The Institute for Supply Management on Monday said its purchasing managers’ index (PMI) increased to 50.9 in January against an expectation of 48.5, rising above 50 for the first time since July 2019, and from a four-year low of 47.8 in December. An indicator above 50 is considered an expansion in manufacturing activity, while a reading below 50 indicates contraction. The January expansion was driven by an increase in new orders and production components. Manufacturing employment, however, contracted at a slower pace.

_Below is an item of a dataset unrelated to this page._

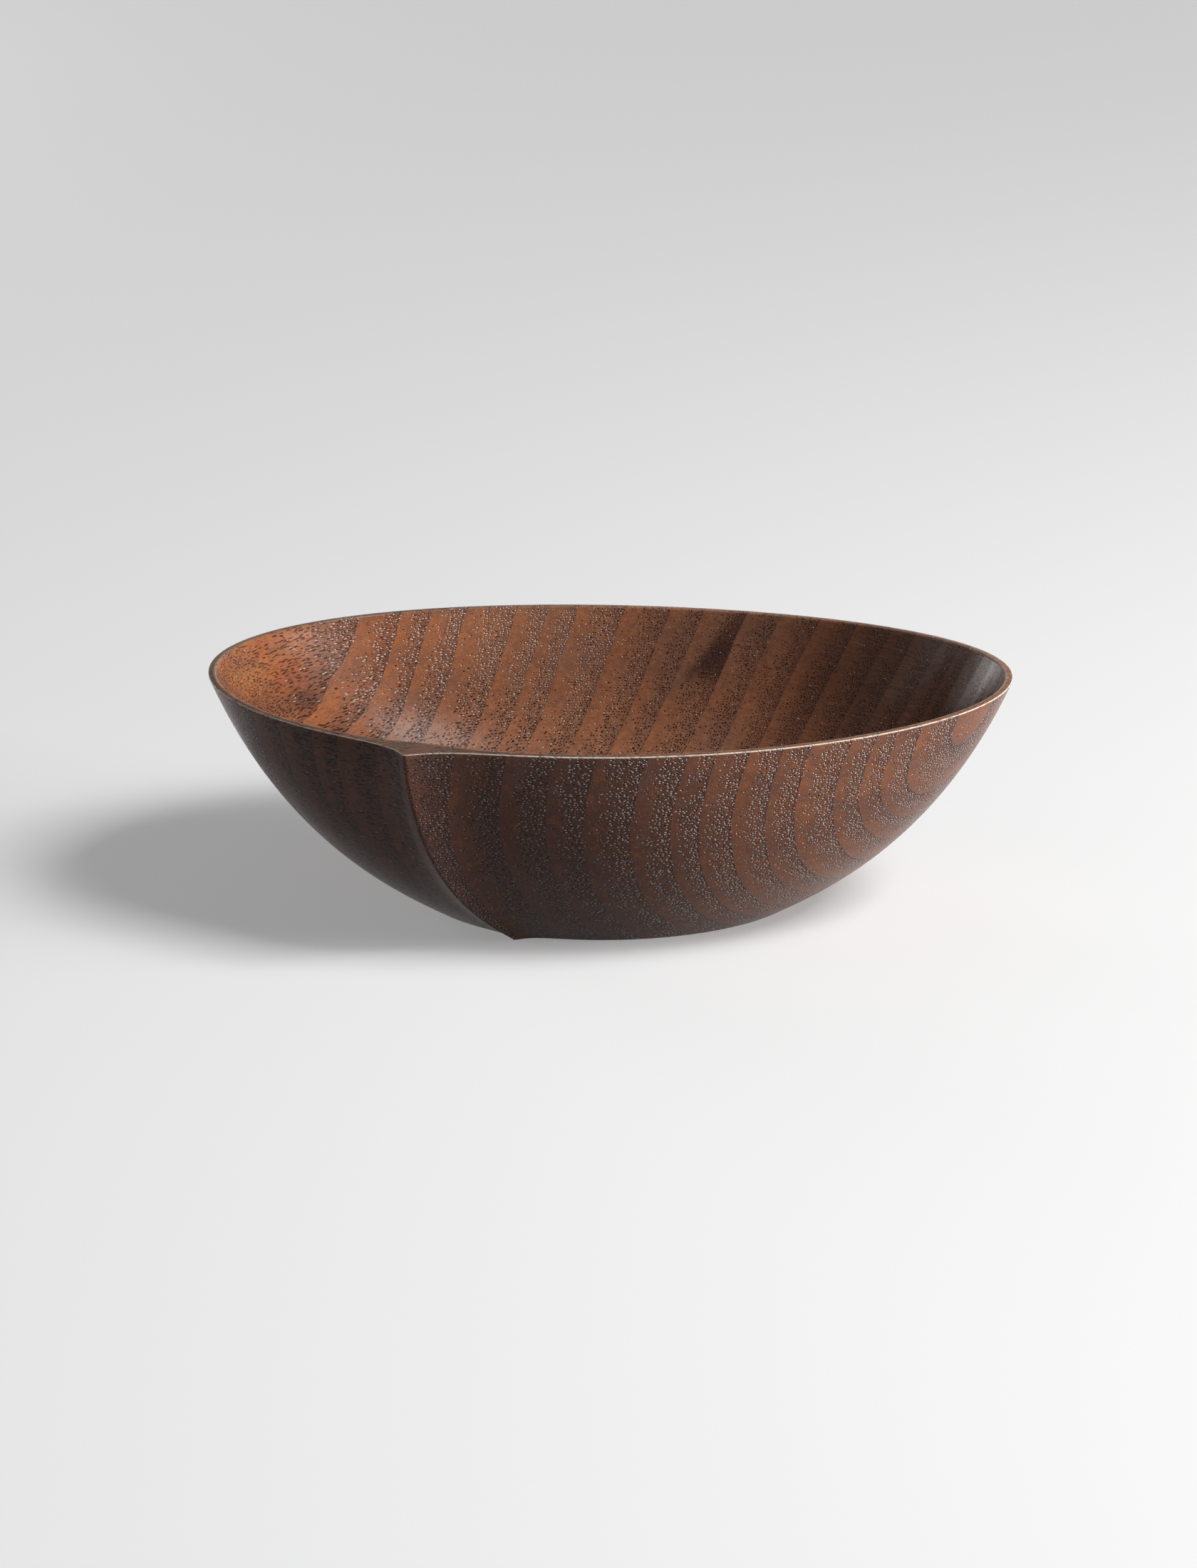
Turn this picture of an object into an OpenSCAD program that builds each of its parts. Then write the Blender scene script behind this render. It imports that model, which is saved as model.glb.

While the production boost may be attributed to the Phase 1 trade deal between the United States and China and could be a preliminary sign that manufacturing is bottoming out, there are a few aspects that may suggest otherwise. The ISM numbers don’t reflect the Boeing production halt of the 737 Max aircraft, which was suspended only in mid-January. The aerospace giant’s domestic and global supply chains have a far-reaching impact on manufacturing activity. The numbers also don’t reflect any potential impact of the coronavirus on the global supply chains. The regional Fed surveys also provide mixed signals, with some regions reflecting contraction in manufacturing activity and others showing expansion. Companies continue to hold back on capital investments.
The PMI captures the sentiments of manufacturers; while it provides an optimistic picture, it will take sustained signs of global demand stabilization to translate into a durable manufacturing upturn.